▶ [Problem to work on] Repeat exactly the stretch of lines from the line containing "const hat_on_stand = new THREE.Group();" through the line containing "obj.matrix_parent_inverse = Matrix.Identity(4)", both included, and nothing else.

::::::::

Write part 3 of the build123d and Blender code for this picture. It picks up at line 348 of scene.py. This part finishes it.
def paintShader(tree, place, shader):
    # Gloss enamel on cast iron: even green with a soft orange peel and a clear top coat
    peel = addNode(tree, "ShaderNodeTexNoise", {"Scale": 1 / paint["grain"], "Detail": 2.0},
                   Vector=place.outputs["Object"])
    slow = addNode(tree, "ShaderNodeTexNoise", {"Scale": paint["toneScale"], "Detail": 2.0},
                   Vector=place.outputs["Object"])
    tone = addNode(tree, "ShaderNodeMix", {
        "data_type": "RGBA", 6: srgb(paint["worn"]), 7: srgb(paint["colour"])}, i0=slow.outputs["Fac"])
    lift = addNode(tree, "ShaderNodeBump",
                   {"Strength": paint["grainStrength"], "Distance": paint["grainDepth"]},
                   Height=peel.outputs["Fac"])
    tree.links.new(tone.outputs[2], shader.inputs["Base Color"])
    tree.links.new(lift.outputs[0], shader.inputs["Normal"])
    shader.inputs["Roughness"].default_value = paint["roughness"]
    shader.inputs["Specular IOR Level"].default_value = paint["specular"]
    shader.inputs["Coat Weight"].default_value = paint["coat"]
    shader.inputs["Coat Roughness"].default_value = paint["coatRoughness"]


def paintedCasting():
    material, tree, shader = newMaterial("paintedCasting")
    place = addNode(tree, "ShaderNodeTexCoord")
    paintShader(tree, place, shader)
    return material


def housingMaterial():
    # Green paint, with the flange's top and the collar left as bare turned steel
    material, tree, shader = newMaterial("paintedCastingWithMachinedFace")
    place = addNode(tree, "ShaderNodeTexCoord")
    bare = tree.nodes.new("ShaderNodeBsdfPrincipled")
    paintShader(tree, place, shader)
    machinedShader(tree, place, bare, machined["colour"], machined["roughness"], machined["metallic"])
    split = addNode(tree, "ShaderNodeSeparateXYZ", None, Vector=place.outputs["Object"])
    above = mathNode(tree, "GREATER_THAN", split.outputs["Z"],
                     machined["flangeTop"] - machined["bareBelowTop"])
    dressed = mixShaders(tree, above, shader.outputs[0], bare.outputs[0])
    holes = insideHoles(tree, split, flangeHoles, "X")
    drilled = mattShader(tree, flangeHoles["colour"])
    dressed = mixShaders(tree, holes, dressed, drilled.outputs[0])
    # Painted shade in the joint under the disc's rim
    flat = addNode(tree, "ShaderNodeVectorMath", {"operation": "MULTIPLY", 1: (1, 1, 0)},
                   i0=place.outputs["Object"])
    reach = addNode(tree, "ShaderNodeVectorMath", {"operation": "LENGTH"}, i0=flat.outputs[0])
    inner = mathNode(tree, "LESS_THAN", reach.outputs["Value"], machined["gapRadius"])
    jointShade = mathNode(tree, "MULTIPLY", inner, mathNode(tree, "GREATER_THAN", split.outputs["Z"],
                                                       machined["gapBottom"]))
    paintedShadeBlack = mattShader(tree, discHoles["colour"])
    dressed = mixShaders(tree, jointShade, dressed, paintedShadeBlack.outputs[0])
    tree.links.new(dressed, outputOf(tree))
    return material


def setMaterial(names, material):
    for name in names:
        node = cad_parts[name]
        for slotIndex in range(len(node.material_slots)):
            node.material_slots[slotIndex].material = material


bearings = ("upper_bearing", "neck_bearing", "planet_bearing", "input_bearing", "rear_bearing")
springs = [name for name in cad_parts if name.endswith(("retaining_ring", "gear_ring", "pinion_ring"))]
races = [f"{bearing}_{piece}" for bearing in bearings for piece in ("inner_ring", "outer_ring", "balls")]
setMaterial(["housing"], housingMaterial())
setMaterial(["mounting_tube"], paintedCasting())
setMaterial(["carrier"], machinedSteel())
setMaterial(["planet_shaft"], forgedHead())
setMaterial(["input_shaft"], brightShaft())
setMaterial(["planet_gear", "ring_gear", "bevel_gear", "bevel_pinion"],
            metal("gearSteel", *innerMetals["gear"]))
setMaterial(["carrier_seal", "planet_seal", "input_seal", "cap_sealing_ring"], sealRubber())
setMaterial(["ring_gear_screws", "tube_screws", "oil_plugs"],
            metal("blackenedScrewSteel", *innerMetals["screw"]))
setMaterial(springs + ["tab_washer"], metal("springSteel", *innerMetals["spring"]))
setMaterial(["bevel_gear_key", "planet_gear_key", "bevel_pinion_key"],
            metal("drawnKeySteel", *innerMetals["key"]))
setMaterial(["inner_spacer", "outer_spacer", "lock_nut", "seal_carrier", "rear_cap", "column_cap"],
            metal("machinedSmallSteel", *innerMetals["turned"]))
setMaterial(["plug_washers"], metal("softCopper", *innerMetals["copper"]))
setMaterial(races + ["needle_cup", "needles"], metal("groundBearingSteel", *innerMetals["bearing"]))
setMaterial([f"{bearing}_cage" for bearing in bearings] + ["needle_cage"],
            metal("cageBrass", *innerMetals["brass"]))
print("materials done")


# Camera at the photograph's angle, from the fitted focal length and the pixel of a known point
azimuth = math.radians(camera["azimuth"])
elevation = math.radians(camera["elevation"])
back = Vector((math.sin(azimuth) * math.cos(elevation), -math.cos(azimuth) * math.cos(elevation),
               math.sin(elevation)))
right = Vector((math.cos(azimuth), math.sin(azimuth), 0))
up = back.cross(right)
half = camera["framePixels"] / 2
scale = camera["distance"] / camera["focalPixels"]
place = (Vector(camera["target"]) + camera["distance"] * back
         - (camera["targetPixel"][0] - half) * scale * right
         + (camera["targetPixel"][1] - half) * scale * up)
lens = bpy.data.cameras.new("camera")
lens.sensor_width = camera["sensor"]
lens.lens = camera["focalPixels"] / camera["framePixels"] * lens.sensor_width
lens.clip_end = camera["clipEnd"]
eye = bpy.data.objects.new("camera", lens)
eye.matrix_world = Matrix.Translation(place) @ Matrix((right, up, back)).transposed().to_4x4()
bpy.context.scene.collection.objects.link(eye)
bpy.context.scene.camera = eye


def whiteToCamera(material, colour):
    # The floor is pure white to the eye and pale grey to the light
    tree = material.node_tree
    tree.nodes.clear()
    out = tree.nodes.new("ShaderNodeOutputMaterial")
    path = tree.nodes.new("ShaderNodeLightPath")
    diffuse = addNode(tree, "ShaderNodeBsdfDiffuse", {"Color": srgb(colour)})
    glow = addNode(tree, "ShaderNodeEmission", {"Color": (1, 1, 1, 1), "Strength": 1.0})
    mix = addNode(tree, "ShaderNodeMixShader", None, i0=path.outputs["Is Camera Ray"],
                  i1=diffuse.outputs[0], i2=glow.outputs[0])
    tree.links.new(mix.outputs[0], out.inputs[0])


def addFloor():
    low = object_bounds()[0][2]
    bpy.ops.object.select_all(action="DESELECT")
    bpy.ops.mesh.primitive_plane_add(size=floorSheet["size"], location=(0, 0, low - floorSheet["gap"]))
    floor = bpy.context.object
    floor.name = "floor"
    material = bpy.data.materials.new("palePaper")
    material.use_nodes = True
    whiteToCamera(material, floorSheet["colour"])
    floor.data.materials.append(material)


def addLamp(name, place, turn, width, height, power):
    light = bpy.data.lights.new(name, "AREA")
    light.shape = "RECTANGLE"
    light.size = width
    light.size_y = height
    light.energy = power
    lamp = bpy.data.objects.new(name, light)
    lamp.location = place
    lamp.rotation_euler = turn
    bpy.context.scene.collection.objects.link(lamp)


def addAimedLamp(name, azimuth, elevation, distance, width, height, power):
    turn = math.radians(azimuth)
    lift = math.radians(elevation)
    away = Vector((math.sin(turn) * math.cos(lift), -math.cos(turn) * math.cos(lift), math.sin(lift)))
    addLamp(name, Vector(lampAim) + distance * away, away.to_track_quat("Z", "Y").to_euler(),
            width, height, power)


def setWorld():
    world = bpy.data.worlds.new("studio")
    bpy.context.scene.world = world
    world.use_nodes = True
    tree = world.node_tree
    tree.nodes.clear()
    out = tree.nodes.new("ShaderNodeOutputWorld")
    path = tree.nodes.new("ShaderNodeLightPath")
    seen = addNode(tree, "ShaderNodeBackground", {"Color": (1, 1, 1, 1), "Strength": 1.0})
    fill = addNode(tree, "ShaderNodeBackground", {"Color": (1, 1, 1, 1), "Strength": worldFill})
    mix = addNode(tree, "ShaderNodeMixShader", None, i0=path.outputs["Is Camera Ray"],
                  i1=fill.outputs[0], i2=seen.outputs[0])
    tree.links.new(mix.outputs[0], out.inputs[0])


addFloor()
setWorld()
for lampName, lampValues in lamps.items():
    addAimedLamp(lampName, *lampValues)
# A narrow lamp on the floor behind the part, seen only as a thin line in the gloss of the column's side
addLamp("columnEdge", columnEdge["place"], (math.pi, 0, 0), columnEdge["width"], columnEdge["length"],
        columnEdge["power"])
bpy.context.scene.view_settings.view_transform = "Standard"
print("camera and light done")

::::::::

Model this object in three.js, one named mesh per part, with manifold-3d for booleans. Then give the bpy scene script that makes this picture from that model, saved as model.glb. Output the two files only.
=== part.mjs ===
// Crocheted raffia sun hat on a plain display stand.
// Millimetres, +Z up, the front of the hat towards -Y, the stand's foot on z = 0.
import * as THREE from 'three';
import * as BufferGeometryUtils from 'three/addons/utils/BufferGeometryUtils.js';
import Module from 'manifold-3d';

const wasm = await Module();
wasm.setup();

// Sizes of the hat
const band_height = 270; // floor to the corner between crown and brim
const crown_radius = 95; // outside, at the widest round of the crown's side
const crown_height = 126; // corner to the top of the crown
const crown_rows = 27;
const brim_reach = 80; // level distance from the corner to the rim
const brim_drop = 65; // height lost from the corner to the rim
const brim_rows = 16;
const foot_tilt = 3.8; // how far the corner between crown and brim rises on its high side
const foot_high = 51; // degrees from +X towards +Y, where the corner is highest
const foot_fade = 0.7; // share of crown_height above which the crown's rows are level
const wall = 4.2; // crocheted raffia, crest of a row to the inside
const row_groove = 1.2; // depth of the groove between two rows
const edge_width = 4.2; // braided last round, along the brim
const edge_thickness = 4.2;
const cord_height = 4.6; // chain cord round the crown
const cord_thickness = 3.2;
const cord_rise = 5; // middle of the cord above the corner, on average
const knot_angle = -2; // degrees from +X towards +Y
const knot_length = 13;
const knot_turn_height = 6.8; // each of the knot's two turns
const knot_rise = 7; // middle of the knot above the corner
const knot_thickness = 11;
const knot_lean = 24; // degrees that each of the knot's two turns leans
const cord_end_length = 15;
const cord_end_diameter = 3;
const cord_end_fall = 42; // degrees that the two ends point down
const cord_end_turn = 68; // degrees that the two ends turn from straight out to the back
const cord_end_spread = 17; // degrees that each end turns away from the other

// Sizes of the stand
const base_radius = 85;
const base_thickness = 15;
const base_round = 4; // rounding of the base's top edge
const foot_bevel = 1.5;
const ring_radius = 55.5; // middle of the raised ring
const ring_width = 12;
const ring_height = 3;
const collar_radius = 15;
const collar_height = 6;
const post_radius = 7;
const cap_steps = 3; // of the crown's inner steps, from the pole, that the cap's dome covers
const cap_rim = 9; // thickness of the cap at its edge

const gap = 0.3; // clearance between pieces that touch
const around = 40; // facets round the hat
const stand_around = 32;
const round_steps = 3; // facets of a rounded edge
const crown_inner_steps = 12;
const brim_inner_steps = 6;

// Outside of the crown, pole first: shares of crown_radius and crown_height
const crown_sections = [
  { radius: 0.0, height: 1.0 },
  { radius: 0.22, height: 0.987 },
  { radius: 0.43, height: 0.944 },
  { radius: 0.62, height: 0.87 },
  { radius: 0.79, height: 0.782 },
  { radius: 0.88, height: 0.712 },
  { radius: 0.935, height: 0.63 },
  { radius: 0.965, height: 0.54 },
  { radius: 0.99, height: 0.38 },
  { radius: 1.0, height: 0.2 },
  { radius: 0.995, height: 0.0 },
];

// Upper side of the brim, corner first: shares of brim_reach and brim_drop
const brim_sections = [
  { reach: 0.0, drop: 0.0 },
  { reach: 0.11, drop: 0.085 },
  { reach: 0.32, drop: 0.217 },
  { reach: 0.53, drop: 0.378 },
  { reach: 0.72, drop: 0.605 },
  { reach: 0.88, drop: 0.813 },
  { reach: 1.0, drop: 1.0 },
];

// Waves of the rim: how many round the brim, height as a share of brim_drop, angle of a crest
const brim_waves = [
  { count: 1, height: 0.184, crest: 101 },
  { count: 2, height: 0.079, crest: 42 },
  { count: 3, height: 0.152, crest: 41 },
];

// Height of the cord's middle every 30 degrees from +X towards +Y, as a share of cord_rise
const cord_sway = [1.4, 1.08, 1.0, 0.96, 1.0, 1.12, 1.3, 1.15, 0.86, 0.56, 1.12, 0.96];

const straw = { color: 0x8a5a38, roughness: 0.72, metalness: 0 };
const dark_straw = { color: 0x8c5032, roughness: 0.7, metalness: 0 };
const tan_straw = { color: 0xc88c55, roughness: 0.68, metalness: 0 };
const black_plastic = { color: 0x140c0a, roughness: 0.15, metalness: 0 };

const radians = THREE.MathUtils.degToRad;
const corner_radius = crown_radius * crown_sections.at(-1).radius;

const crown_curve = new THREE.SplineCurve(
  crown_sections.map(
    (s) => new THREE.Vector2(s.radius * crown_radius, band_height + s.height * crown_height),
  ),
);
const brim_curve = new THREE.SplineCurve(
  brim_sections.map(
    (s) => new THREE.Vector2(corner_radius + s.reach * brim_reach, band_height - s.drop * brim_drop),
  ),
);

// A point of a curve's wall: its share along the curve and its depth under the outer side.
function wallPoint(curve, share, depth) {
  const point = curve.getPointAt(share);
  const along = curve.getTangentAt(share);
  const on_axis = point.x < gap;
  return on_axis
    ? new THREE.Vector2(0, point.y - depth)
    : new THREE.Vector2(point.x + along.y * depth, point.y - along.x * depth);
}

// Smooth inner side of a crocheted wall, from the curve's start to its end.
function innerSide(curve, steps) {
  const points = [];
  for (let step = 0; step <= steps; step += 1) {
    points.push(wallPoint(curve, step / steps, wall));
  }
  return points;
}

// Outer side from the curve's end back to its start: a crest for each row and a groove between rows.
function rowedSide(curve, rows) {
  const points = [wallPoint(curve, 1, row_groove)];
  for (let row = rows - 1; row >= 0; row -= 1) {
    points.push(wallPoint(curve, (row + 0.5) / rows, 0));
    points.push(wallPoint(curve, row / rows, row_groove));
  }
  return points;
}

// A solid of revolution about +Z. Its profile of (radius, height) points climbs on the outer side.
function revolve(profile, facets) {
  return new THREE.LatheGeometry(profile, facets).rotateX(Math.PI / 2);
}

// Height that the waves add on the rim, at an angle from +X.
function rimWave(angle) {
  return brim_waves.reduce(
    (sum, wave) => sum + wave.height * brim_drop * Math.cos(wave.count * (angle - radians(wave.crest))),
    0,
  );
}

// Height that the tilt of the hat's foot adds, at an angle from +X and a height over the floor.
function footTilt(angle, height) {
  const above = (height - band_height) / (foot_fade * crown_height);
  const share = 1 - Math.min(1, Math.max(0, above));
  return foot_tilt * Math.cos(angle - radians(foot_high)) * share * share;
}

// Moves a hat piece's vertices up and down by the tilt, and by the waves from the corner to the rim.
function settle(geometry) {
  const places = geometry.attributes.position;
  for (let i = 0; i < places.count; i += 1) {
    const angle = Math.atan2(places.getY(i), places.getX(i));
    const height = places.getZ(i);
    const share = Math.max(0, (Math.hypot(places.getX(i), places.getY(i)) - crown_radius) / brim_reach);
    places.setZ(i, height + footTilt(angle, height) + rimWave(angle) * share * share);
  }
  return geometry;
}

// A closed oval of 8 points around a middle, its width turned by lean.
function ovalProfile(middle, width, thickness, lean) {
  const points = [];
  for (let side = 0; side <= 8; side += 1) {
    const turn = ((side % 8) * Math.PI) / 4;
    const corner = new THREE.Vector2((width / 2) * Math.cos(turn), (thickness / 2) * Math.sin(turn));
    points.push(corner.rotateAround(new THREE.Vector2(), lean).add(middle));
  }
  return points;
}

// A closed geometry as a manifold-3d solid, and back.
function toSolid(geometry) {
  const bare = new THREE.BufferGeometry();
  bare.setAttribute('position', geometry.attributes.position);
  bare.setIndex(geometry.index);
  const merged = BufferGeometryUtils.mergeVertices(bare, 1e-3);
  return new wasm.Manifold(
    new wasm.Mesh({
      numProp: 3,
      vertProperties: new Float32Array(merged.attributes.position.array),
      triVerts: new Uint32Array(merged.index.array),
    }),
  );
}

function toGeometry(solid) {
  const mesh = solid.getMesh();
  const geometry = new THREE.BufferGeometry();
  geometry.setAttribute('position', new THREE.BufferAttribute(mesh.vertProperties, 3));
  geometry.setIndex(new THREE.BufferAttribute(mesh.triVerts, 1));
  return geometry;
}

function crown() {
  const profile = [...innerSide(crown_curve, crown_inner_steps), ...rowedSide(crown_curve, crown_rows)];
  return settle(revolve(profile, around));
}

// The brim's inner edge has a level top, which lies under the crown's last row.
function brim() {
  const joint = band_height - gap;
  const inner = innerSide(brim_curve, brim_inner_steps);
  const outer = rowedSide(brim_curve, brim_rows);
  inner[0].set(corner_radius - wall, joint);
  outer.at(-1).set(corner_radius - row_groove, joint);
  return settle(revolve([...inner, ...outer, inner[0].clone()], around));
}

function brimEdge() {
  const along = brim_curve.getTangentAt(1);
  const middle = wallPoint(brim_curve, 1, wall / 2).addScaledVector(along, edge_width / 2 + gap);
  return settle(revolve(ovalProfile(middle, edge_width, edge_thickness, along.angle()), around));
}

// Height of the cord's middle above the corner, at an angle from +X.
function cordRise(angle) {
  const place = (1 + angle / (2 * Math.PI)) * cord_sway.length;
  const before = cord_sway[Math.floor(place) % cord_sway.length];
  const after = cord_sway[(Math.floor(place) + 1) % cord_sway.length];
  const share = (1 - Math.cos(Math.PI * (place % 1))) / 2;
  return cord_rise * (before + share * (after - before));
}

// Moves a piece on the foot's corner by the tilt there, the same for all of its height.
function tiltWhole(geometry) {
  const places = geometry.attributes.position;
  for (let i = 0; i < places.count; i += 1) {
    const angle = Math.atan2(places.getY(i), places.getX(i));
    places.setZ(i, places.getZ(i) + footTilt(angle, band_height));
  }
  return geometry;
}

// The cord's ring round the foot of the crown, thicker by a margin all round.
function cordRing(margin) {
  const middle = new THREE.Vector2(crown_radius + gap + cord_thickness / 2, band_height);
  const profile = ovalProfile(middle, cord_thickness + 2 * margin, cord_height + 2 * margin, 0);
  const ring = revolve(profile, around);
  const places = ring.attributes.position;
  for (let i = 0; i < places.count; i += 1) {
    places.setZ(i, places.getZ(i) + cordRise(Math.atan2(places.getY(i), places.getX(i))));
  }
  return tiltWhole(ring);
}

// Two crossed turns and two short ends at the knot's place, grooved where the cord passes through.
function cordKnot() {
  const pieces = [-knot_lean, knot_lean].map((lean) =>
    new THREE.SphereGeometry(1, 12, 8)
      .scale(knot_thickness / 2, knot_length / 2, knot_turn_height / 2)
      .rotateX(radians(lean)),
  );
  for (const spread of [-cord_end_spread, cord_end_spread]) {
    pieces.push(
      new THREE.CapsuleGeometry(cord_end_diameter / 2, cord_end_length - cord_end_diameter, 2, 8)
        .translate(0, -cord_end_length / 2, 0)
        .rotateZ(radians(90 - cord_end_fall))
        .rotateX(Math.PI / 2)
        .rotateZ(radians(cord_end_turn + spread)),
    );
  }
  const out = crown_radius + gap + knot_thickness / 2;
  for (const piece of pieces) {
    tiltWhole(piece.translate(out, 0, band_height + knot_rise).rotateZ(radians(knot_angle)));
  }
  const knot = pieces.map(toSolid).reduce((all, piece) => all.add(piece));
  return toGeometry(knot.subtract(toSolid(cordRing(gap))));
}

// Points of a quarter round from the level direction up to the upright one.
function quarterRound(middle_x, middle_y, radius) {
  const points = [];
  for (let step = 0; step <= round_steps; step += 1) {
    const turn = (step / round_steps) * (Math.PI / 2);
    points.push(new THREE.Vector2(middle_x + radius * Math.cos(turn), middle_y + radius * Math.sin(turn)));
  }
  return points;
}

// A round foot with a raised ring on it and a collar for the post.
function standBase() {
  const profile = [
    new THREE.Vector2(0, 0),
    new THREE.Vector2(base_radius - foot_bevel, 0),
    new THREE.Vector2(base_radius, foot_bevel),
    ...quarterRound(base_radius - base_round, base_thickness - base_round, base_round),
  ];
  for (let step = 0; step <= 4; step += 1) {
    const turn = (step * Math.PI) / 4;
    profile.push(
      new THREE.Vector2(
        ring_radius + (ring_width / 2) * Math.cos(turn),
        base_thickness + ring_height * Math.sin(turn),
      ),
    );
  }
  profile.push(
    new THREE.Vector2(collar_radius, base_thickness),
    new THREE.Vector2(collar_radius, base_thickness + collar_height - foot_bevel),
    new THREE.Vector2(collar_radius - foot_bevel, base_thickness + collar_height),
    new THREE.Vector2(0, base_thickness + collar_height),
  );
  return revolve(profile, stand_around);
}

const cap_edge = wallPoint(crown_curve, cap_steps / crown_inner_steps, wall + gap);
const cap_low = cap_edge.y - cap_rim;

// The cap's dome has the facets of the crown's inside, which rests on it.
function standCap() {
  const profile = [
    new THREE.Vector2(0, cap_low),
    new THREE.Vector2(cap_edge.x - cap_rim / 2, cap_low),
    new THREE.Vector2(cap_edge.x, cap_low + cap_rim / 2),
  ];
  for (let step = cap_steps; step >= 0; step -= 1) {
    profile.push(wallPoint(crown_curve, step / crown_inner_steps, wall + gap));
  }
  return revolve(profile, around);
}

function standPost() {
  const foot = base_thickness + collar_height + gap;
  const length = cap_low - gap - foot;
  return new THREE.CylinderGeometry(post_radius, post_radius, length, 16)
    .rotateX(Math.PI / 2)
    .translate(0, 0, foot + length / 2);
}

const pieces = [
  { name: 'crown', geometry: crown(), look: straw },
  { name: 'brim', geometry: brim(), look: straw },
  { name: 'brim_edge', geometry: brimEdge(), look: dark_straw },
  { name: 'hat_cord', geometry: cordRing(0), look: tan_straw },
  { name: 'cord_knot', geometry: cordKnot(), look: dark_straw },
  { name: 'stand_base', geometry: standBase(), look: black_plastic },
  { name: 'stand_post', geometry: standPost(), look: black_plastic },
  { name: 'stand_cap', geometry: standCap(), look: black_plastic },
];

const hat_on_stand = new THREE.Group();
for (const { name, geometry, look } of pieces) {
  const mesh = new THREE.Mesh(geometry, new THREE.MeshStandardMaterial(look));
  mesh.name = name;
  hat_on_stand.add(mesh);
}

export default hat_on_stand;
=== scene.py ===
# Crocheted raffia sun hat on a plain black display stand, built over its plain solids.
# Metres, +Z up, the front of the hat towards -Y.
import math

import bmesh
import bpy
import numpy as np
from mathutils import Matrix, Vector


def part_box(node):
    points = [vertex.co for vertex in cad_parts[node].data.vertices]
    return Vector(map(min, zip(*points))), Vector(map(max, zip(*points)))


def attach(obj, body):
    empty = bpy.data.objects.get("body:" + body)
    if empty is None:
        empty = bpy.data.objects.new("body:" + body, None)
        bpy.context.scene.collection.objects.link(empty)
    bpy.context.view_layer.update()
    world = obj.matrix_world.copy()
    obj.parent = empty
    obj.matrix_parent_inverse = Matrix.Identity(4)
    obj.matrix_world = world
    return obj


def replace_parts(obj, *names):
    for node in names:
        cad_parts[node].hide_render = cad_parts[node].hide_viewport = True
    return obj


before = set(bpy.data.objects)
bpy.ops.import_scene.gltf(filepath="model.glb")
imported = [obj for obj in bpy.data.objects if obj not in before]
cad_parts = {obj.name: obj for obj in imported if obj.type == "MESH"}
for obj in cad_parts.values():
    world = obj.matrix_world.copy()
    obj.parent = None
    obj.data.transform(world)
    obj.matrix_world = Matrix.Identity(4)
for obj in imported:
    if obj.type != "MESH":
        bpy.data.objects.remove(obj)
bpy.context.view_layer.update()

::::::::

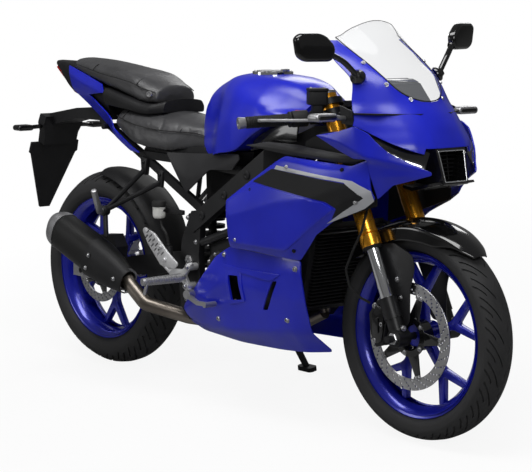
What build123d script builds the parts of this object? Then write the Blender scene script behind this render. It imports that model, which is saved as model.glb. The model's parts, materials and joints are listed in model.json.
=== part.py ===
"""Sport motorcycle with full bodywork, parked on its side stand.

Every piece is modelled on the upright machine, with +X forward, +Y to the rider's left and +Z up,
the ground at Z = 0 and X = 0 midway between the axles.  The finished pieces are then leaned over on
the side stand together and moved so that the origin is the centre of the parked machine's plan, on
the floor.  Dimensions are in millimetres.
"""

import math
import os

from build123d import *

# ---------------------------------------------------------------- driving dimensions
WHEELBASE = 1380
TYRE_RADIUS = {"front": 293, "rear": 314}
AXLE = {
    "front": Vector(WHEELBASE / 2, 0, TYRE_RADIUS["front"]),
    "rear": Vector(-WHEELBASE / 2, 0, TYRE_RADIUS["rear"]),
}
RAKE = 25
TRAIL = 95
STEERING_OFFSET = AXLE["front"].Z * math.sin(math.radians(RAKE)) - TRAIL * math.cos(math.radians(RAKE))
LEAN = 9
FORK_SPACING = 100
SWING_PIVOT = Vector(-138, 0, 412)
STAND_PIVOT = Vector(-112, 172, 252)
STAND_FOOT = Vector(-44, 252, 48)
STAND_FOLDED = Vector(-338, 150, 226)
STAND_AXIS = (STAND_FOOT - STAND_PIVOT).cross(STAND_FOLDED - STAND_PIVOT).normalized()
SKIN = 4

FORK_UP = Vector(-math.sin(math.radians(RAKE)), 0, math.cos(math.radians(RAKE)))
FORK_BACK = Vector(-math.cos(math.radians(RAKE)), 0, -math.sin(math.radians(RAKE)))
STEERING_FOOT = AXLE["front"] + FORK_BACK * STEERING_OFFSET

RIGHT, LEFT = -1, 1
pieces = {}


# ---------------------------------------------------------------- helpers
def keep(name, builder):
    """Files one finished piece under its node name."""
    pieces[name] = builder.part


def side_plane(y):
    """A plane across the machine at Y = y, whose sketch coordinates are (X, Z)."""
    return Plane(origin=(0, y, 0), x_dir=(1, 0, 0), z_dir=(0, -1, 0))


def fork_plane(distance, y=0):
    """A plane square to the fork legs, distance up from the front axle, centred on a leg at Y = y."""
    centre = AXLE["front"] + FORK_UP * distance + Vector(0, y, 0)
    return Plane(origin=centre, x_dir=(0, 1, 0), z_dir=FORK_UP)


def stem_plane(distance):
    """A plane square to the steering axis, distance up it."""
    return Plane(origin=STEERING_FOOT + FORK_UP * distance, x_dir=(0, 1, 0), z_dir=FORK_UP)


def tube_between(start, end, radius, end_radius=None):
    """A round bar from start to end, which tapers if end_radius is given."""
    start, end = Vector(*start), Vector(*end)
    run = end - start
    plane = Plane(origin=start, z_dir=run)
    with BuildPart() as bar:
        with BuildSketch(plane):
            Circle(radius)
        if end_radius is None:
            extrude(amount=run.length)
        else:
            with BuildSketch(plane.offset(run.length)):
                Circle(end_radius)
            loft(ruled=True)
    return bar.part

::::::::

▶ [Answer]
const hat_on_stand = new THREE.Group();
for (const { name, geometry, look } of pieces) {
  const mesh = new THREE.Mesh(geometry, new THREE.MeshStandardMaterial(look));
  mesh.name = name;
  hat_on_stand.add(mesh);
}

export default hat_on_stand;
=== scene.py ===
# Crocheted raffia sun hat on a plain black display stand, built over its plain solids.
# Metres, +Z up, the front of the hat towards -Y.
import math

import bmesh
import bpy
import numpy as np
from mathutils import Matrix, Vector


def part_box(node):
    points = [vertex.co for vertex in cad_parts[node].data.vertices]
    return Vector(map(min, zip(*points))), Vector(map(max, zip(*points)))


def attach(obj, body):
    empty = bpy.data.objects.get("body:" + body)
    if empty is None:
        empty = bpy.data.objects.new("body:" + body, None)
        bpy.context.scene.collection.objects.link(empty)
    bpy.context.view_layer.update()
    world = obj.matrix_world.copy()
    obj.parent = empty
    obj.matrix_parent_inverse = Matrix.Identity(4)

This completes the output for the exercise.